Na me recordo se Marcos Foz anuiu, creio que o enunciado não diluía a minha responsabilidade nem procurava argumentos que confirmassem ou infirmassem aquilo que dissera. Talvez por ter sido mais uma intuição do que uma reflexão. Uma daquelas boas fulgurações em que emerge, e nos submerge, um sentido que não esperávamos, verdade relâmpago.

Neste meu retorno (será eterno?) a Steiner, encontrei aquela mesma verdade envolta em argumentos (sempre mais sintéticos do que analíticos, neste pensador). E senti uma alegre-tristeza ao ver que não estava só (como o génio ou como o louco, talvez o génio-louco).[3] Será um pouco isto, creio, que se sentirá no mundo das ideias (não o de Platão, mas o imanente no qual vivem, com todos os esplendores e melancolias que se possam imaginar, os amigos dos conceitos e das metáforas). Plagiar involuntariamente dá-nos a medida da nossa comensurabilidade colectiva, de uma filogénese das ideias, dos limites, afinal estreitos, da genialidade. Genialidade que o romantismo oitocentista, obcecado pelo intempestivo e pelo sublime, compreendeu, talvez sem se aperceber da contradição, como dever de emancipação, fatalidade e liberdade (naquela época, os génios inventavam mundos investidos de um poder sobre-humano que verdadeiramente não lhes pertencia, emancipavam os homens impelidos por forças que se tinham apoderado deles. Faziam, assim, demasiadas rasantes à vertigem da loucura e não tinham coração para viver muitos anos, mas sabiam pairar sobre os abismos).

Hoje, não há génios, porque ninguém acredita neles (esquecemos a teologia das alturas rochosas), as nossas aventuras são modestas (porque indigentes, escrevemos manifestos sem dentes), apesar da bazófia do marketing. Um racionalismo plano, redondo e as vagas sucessivas do capitalismo (ui, afinal também sou anticapitalista) afogaram todas as possibilidades de grandeza (que seria sempre a de um semi-Ícaro, ou melhor, a de crentes em semi-Ícaros).

Fazemos, pois, pequenas coisas e vivemos muitos anos. Muitos anos com poucas ideias e seguros de vida caros. É talvez por isso que escolhemos um eterno retorno que rebaixa (em Nietzsche eleva, mesmo que abra as portas das trevas, não fica é a meio caminho, no banal e irrelevante confortáveis), não avançamos, preferimos os resíduos do passado que já conhecemos. Somos a civilização da ruminação. Queremos futuro, não o nego, mas já não aguentamos os abismos que vêm com ele. Desejamos amanhãs previsíveis, quando eles faltam regressamos ao passado (embora viciados numa ideia ingénua de progresso).

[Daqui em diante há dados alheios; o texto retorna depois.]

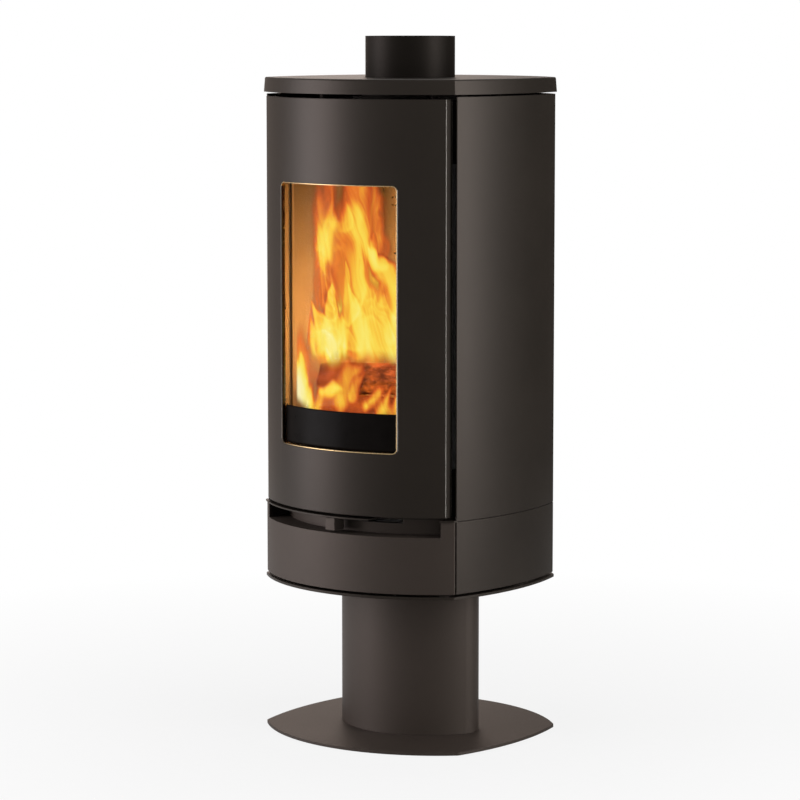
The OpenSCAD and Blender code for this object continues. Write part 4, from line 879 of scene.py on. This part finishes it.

Mas voltar a Steiner não é bem a mesma coisa do que retornar ao conhecido. Com ele, no mínimo, ganhamos balanço para entrarmos com mais força e mais temeridade no desconhecido. Sem muito controlo mas com grande júbilo. E no máximo descobrimos que, afinal, não o tínhamos lido bem, regressamos a ele para descobrir o novo. Até porque, como é tantas vezes evidente, «A leitura nunca é estática. O sentido é sempre móvel.» (Steiner: Antigonas, 245)

Antes de citar a ideia que plagiei involuntariamente, há mais duas notas sobre a arte de levar de um lado para outro o pensamento e a sensibilidade, uma arte (uso o termo «arte» para realçar que não há um método exemplar para o processo de tradução) fundamental para o espírito: «Sem a tradução, as nossas iniciativas de espírito e forma rapidamente se perderiam num regresso à inércia.» (Idem, 246) Primeira nota, «nenhuma tradução é inteiramente comensurável com o original, uma vez que mesmo na mais perfeita tradução há sempre essas linhas quebradiças que afectam o contacto entre a instância da origem e a da receção.» (Idem, 247) Segunda nota, as traduções são «produtos de uma densa herança histórica. Chegam muito depois. Estejam ou não explicitamente conscientes do facto, a acumulação das edições, exegeses, encenações e leituras críticas anteriores age[m] sobre a maneira que é a da sua compreensão.» (Idem, 250-51)

Agora, a ideia plagiada. Steiner começa por dizer que «A grande maioria das traduções são más. São imprecisas, frouxas, redundantes, estilística e conceptualmente deficientes, e complacentes com o erro.» (Idem, 247) Mas o pior está nas traduções maiores, nas palavras de Steiner: «Mais falsa é a tradução “grande” ou “de nível superior” que interpõe a sua fulguração obscura e o seu virtuosismo entre nós próprios e o original.» (Idem, 248) No segundo prefácio a Depois de Babel (1992) inserirá isto no campo mais vasto da «transfiguração», uma «questão moral» decisiva: «em que o peso e a irradiação intrínsecas da tradução eclipsam os da origem». (p. 20)

Assim, o tradutor — de si, do mundo e de livros — trai e recria. A linguagem traduz sempre imperfeitamente, mas é desta imperfeição, e só dela, que emerge o humano.

[1] Depois de Babel. Aspectos da Linguagem e Tradução, trad. Miguel Serras Pereira, Lisboa; Relógio D’Água, 2002 [1975, 1992, 1998], p. 16.
[2] Antígonas. A persistência da lenda de Antígona na literatura, arte e pensamento ocidentais, trad. Miguel Serras Pereira, Lisboa: Relógio D’Água 1995 [1984].
[3] Acabo de surpreender, no The Guardian, Killian Fox a dizer «I hate Reading books where you find your own opinion confirmed.» A propósito, imagine-se, de um Antigone’s Parallax, livro da filósofa eslovena Alenka Zuancic.